• **Information provided**:
====

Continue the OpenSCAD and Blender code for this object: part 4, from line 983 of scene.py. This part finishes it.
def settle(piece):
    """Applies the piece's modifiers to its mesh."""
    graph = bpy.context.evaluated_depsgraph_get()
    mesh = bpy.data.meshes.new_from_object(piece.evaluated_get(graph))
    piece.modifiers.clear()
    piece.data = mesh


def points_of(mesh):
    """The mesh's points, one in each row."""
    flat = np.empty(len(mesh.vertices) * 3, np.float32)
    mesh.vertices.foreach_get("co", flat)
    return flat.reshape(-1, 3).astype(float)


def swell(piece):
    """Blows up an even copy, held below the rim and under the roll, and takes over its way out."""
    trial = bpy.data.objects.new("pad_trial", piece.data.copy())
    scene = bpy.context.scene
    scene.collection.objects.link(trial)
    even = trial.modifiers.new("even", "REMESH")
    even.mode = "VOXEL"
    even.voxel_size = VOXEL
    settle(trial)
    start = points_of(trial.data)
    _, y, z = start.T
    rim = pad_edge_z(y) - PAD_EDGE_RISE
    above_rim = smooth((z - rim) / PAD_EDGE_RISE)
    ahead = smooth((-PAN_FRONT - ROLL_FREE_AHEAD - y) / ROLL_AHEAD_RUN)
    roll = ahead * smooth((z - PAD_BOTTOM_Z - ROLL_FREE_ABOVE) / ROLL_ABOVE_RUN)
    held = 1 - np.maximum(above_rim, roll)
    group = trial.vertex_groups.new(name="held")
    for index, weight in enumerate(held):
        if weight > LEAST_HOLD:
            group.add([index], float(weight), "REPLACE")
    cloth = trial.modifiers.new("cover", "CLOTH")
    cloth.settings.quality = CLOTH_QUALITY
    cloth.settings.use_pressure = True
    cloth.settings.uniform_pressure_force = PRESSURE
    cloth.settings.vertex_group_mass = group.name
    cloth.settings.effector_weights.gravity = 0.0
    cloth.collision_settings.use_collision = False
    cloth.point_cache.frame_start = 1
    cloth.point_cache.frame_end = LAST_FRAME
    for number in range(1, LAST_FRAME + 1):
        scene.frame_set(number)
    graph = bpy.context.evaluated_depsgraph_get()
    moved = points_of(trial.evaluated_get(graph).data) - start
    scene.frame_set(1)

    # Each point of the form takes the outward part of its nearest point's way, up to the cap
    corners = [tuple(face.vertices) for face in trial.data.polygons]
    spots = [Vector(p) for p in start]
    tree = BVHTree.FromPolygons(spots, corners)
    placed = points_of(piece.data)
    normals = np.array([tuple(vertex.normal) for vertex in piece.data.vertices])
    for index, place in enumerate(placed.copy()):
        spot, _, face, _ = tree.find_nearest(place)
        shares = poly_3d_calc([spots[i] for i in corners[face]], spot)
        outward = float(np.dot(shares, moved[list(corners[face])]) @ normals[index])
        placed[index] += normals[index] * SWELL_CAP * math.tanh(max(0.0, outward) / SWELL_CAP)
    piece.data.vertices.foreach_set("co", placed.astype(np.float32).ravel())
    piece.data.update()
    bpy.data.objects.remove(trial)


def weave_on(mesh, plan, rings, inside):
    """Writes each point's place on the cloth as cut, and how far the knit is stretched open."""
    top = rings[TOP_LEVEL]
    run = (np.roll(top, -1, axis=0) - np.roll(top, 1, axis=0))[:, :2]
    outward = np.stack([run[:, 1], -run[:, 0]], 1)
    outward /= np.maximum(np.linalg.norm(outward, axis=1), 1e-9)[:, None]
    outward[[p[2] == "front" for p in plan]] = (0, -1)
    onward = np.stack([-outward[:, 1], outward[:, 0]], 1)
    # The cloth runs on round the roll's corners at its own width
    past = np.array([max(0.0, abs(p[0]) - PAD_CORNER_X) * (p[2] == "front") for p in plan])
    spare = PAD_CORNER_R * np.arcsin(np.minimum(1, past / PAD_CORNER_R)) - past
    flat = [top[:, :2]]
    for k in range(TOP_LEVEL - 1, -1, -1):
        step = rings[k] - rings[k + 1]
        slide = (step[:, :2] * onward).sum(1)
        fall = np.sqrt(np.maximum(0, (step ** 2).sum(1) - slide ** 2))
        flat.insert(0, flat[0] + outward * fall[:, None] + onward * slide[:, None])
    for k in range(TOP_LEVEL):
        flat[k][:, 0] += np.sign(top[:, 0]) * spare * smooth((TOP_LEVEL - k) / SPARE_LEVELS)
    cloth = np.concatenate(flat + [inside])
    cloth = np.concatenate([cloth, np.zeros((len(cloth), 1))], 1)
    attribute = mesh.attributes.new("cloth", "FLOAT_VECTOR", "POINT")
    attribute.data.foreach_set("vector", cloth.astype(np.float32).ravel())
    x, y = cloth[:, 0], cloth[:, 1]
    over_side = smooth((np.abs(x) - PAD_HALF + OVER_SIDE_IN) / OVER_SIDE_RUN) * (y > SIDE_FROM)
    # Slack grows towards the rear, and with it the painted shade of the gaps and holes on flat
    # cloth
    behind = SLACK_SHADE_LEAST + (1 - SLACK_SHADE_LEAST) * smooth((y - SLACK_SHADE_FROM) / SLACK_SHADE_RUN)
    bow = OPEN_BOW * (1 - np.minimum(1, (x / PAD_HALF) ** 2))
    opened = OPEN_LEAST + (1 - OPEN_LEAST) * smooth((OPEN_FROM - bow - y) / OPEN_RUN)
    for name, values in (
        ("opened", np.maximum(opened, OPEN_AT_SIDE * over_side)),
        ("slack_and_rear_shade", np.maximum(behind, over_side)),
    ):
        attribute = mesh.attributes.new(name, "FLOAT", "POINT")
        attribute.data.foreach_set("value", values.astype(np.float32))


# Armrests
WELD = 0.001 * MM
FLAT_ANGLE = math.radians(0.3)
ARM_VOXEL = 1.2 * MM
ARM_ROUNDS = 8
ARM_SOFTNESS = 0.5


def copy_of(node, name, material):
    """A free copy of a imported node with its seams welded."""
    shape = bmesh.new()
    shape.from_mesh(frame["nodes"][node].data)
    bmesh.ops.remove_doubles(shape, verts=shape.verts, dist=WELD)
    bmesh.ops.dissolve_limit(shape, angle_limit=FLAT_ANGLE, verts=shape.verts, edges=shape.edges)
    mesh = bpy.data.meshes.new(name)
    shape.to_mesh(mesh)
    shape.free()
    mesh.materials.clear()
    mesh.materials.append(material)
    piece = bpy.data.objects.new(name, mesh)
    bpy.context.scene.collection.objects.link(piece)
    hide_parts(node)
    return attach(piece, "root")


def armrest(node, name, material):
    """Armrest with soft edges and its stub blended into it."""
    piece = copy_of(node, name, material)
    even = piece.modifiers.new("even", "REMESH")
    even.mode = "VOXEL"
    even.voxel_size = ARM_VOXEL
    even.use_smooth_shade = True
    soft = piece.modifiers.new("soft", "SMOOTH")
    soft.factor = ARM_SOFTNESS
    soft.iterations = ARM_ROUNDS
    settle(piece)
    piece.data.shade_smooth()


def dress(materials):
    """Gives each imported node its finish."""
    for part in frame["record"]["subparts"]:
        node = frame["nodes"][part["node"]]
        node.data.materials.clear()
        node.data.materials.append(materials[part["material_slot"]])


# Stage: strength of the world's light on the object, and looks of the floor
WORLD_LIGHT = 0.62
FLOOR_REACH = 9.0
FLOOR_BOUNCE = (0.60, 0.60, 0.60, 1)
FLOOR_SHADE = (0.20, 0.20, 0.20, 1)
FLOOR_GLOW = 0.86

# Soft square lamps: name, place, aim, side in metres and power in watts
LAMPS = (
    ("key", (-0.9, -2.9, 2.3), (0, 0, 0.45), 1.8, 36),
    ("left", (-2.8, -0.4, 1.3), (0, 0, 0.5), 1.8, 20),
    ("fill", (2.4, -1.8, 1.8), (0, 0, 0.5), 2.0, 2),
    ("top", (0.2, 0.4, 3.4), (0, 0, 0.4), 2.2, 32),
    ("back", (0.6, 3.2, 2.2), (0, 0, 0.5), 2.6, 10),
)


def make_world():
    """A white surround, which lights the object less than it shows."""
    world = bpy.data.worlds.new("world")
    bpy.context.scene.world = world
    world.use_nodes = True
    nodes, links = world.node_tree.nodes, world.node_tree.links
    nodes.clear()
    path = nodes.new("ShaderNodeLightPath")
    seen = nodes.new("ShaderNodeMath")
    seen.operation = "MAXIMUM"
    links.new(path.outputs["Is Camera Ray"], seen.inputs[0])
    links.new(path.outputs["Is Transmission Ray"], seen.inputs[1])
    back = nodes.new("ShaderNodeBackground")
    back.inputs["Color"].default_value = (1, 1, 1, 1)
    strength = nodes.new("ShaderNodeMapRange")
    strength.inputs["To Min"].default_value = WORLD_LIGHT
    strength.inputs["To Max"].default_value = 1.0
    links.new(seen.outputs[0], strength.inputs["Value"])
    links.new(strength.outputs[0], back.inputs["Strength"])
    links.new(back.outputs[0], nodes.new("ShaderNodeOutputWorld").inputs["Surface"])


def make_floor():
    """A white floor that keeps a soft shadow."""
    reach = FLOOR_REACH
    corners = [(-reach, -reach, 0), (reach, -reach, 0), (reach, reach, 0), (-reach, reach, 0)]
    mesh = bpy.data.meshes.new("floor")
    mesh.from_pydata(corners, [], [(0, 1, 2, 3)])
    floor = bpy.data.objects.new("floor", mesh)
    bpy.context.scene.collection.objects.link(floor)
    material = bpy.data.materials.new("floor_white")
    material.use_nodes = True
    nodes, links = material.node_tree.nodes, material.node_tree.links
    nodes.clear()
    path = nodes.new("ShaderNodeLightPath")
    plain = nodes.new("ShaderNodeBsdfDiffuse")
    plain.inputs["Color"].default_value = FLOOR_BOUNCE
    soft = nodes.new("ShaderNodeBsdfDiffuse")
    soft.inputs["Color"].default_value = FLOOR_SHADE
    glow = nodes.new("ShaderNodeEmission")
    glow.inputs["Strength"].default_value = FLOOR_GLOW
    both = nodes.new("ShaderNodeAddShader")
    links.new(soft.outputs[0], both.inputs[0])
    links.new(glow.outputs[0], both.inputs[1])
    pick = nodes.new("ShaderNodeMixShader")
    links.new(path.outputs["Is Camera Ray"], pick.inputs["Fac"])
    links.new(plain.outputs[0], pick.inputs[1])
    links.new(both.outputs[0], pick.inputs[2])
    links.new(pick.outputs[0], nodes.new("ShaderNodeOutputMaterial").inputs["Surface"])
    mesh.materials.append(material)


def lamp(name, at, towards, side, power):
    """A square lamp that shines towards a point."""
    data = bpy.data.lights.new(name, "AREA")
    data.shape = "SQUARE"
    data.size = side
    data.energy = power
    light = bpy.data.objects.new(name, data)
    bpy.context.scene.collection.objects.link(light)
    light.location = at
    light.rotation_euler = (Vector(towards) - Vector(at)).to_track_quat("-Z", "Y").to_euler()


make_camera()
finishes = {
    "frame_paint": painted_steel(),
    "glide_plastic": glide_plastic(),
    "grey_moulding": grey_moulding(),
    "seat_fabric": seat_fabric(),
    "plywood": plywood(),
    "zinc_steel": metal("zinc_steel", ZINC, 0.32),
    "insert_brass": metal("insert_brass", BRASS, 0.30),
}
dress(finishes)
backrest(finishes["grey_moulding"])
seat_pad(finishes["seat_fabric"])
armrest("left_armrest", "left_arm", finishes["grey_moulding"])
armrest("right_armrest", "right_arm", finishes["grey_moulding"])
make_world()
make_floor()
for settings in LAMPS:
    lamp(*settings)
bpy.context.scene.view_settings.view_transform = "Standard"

====

• **Instructions to follow**: Return a word-for-word copy of the lines from the beginning of the listing to the line holding "return flat.reshape(-1, 3).astype(float)", both kept.

• **The response**:
Continue the OpenSCAD and Blender code for this object: part 4, from line 983 of scene.py. This part finishes it.
def settle(piece):
    """Applies the piece's modifiers to its mesh."""
    graph = bpy.context.evaluated_depsgraph_get()
    mesh = bpy.data.meshes.new_from_object(piece.evaluated_get(graph))
    piece.modifiers.clear()
    piece.data = mesh


def points_of(mesh):
    """The mesh's points, one in each row."""
    flat = np.empty(len(mesh.vertices) * 3, np.float32)
    mesh.vertices.foreach_get("co", flat)
    return flat.reshape(-1, 3).astype(float)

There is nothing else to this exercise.